Knowing how to read a topographical map is an important skill needed for back-country survival. The topographical map helps you locate man-made and natural features like mountains, waterways, bridges, buildings, and woodlands and locate the most appropriate shelter or potential escape routes for your particular survival situation. When you’re travelling through an unknown area, a topographical map is the best pick to carry along with your compass to navigate and assess the terrain features on that specific location. Topographical map can be a total lifesaver when you know how to read it and make use of the crucial information it can provide. However, what if you can’t do it?
Below will cover the basics on how to read topographical map. Use it for your next travel adventure. Once you understand it fully, not only will you become more skilled in navigating trails ahead, but you will also have a more accurate view of the surrounding territory.
Remember the BASIC four cardinal directions.
You maybe be carrying a compass with you. Taking note of the four cardinal directions when reading the map is one of the most important key for an easy navigation. As with the most maps, North is the top of the map, East is the right part, South is the bottom while West is the left. The compass does not really point a true north, although it may point to some areas coincidentally. The compass needle is attracted by magnetic force, which constantly changes and may vary in different places. Maps are designed point to the True North while compass are for magnetic north. Most topographic maps have the difference between magnetic and true north printed for that region.
Analyze the Contour Lines
The contour lines of the topographical map can tell you a lot about a terrain – its ruggedness, steepness, elevation and its ground cover. A close contour line indicates a very steep slope while farther spaced contour line indicates a more level terrain. Bolder or heavier contour lines are known to be indexed contour lines, and is typically the same with the fifth contour line. They are normally numbered showing elevation.
Lighter contour lines, which fall between indexed lines, are known to be intermediate contours. They do not have given elevation and are in sets of four between indexed contour lines. Supplementary contour lines are dashed lines which indicate an elevation that is half of the elevation between the contour lines surrounding it. The terrain under this contour line is expansively flat.
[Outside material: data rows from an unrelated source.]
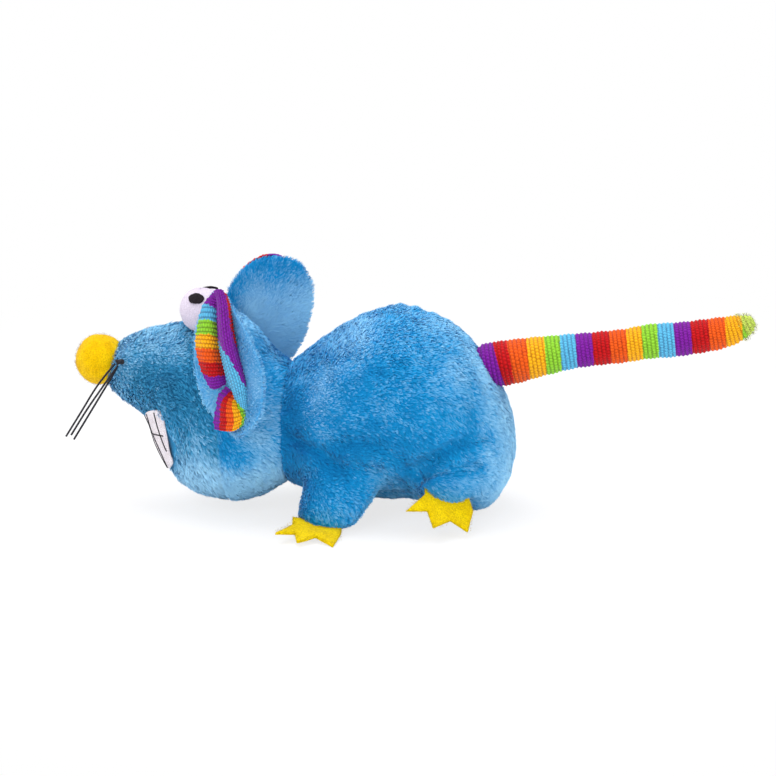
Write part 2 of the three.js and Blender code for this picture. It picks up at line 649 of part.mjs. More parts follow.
// Legs are cut by the body and by the room the nodding head needs. Feet are cut by their legs.
const nodRoom = seatGap + neckHeight * Math.sin(neckNod * DEGREE);
const bodyClear = bodyForm(seatGap, formRings, formSides);
const headRoom = inBody(headForm(nodRoom));
const legs = {
  front: {
    shares: frontLegShares, distance: frontLegDistance, out: frontLegOut, bottom: -standCut,
    height: frontLegHeight, halfLength: frontLegHalfLength, halfWidth: frontLegHalfWidth,
    foot: {
      crown: frontCrownShares, distance: frontFootDistance, out: frontFootOut, height: frontFootHeight,
      slope: frontFootSlope, tilt: frontFootTilt,
    },
  },
  rear: {
    shares: rearLegShares, distance: rearLegDistance, out: rearLegOut, bottom: rearLegBottom,
    height: rearLegHeight, halfLength: rearLegHalfLength, halfWidth: rearLegHalfWidth,
    foot: {
      crown: rearCrownShares, distance: rearFootDistance, out: rearFootOut, height: rearFootHeight,
      slope: rearFootSlope, tilt: rearFootTilt,
    },
  },
};
[[-1, 'left'], [1, 'right']].forEach(([side, sideName]) => {
  Object.entries(legs).forEach(([end, leg]) => {
    const limb = legForm(leg, side, 0).subtract(bodyClear).subtract(headRoom).subtract(floorCut);
    add(body, `${sideName}_${end}_leg`, limb, plushBlue);
    const foot = feltFoot(leg.foot, side).subtract(legForm(leg, side, footGap))
      .subtract(bodyClear)
      .subtract(floorCut);
    add(body, `${sideName}_${end}_foot`, foot, feltYellow);
  });
});

// Tail: a gathered root sits in a dimple of the rump, and the stuffed sleeve ends round it.
const tail = new THREE.Group();
tail.position.set(...tailRootAt);
body.add(tail);
const tailForm = (shrink, share) => {
  const line = new THREE.CatmullRomCurve3(tailShares.map(([along, up]) =>
    new THREE.Vector3(along * tailLength * share, 0, up * tailRise * share)));
  const thick = new THREE.CatmullRomCurve3(tailShares.map(([along, , wide]) =>
    new THREE.Vector3(along * tailLength, wide * tailRadius, 0)));
  const rings = [];
  for (let i = 0; i < tailRings; i++) {
    const centre = line.getPoint(i / tailRings);
    const along = line.getTangent(i / tailRings);
    const radius = Math.max(thick.getPoint(i / tailRings).y - shrink, seatGap);
    const up = new THREE.Vector3(-along.z, 0, along.x);
    const ring = [];
    for (let side = 0; side < tailSides; side++) {
      const angle = 2 * Math.PI * side / tailSides;
      const point = centre.clone().addScaledVector(up, radius * Math.sin(angle));
      point.y = radius * Math.cos(angle);
      ring.push(point);
    }
    rings.push(ring);
  }
  return solidOf(skin(rings, line.getPoint(0), line.getPoint(1)));
};
const rootClear = ball(tailRadius + seatGap, 0, 0, 0);
const hollowShare = 1 - tailWall / tailLength;
const fillingShare = hollowShare - seatGap / tailLength;
const sleeve = tailForm(0, 1).subtract(tailForm(tailWall, hollowShare)).subtract(rootClear);
add(tail, 'tail_root', ball(tailRadius, 0, 0, 0), knitPurple);
add(tail, 'tail_sleeve', sleeve, knitRainbow);
add(tail, 'tail_filling', tailForm(tailWall + seatGap, fillingShare).subtract(rootClear), fibreWhite);

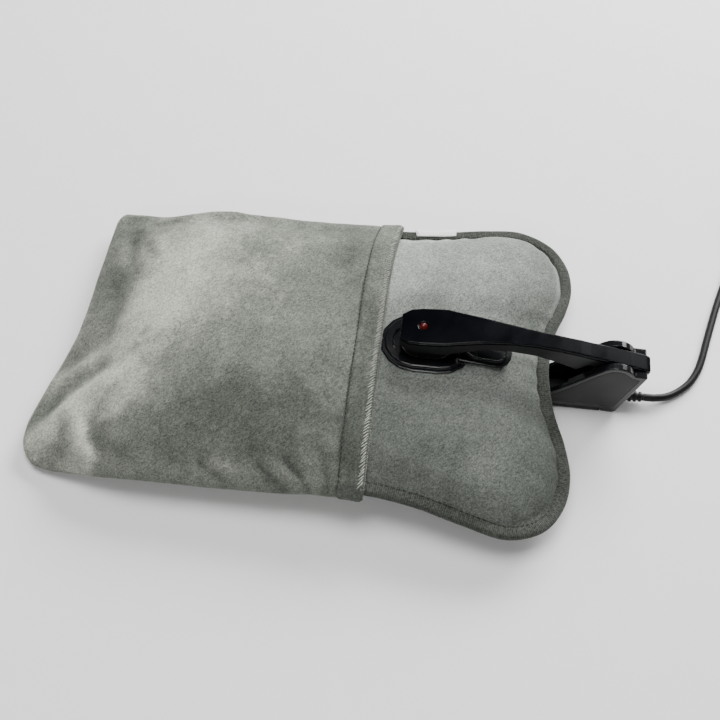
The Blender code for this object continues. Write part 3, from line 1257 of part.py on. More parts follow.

The key point to remember when analyzing contour lines is this: “The closer the spacing, the more rapid is the change in elevation”. Series of closely spaced contour lines that almost appear to be a single line represent steep slopes. They are good for rock climbing. On another hand, few contour lines indicates a flat terrain which is an easy foot trail.
Knowing how to read the map’s scale
You also need to learn about the map’s scale. Maps are plotted in ratios, in which a measurement written on the map is equal to a larger scale in the actual world. Map scale can be represented either ratio or graphical scale.
Ratio: If the topographical map uses the scale of 1:30,000, it denotes that an inch on the map is equivalent to 30,000 inches in the actual world. You can see the scale legend at the bottom of the map.
Graphic: This is a line that demonstrates how long a given distance is using a straight line, which can be a mile or hundreds of miles.
Understanding Map’s Legend
Map legend is a key to all the symbols used in the map which represent real objects. Specific legends in the map are used to represent contours, vegetation types, waterways, buildings and more.
Whether you’re an experienced hiker, seasoned explorer or a first time climber, knowing how to use and read the topographical map will give you additional certainty on your location and give you an idea where to trek further. Going to spots where maybe no man has ever set foot before, you can collect another remarkable off-trail climbing. So, are you ready for more thrilling yet exciting adventures and experiences?